AS part of efforts to tackle challenges of infrastructure financing in Nigeria, leading experts in the financial sector are expected to proffer solutions at the annual conference of the Finance Correspondents Association of Nigeria (FICAN) on Saturday, September 16, 2017, in Lagos.
Experts lined up for the conference themed, “Financing Nigeria’s Infrastructure: Issues, Challenges, and Options,” include President/Chief Executive of the Africa Finance Corporation (AFC), Mr. Andrew Alli; Managing Directors/Chief Executive Officers of Heritage Bank Plc, Mr. Ifie Sekibo; Rand Merchant Bank, Mr. Micheal Larbie; SunTrust Bank Limited, Mr. Mohammed Jibrin; Viathan Engineering Limited, Mr. Ladi Sanni; as well as Acting Director General of Infrastructure Concession Regulatory Commission (ICRC), Engr. Chidi Kingsley Izuwah.
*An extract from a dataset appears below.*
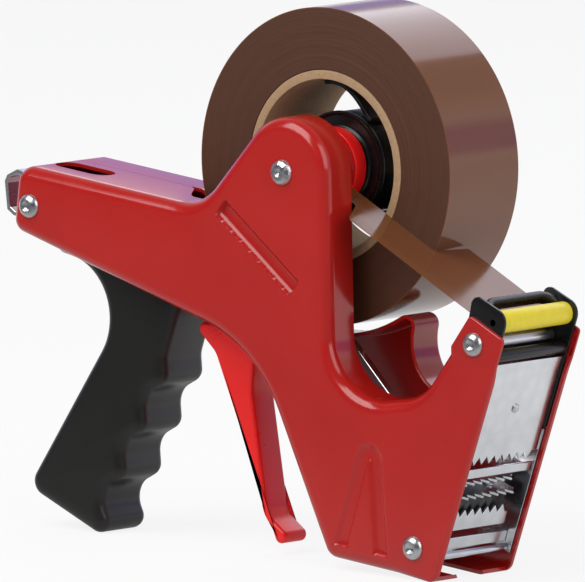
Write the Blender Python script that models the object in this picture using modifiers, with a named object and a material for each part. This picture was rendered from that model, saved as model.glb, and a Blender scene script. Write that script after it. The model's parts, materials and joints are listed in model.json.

The organizers said in a statement that the place of infrastructure in economic and social development of a country cannot be over emphasised. Infrastructure financing, according to the association, plays critical roles in promoting economic growth, standard of living, poverty reduction by enhancing productivity, improving competitiveness and linking people and organisations together through telecommunications, as well as contributing to environmental sustainability.
It said, “Nigeria is currently faced with huge infrastructural gap that has hindered its desire to exploit its rich natural and human resources for its development. For instance, in spite of the country’s huge oil and gas, sunlight and hydro resources, Nigeria cannot generate enough electricity to drive its development. Indeed, Nigeria’s infrastructure deficit had stymied its economic growth, restricted productivity of its economy and limited its competitiveness. The challenge of the absence of critical infrastructure continues to impact negatively on the cost of doing business, investment, and capital inflow into the country.”
The statement added that it has been projected that Nigeria needs to invest $10 billion annually over the next 10 years for it to significantly reduce its infrastructure deficit. Some of the sectors that require huge investments include power, housing and highways, railways, ports, airports, dams, bridges and tunnels, oil and gas, water and sanitation and telecommunication. Therefore, presently, the need to evolve creative options to generate long-term finance to tackle the country’s infrastructural challenges is one of the most important questions agitating the minds of policy makers in public and private sectors.
“What are the appropriate financing vehicles to enable the federal, states and local governments in the country achieve the objective of infrastructure development? Are Nigerian banks well positioned to finance such big-ticket deals?” are among issues the experts are expected to discuss at the conference.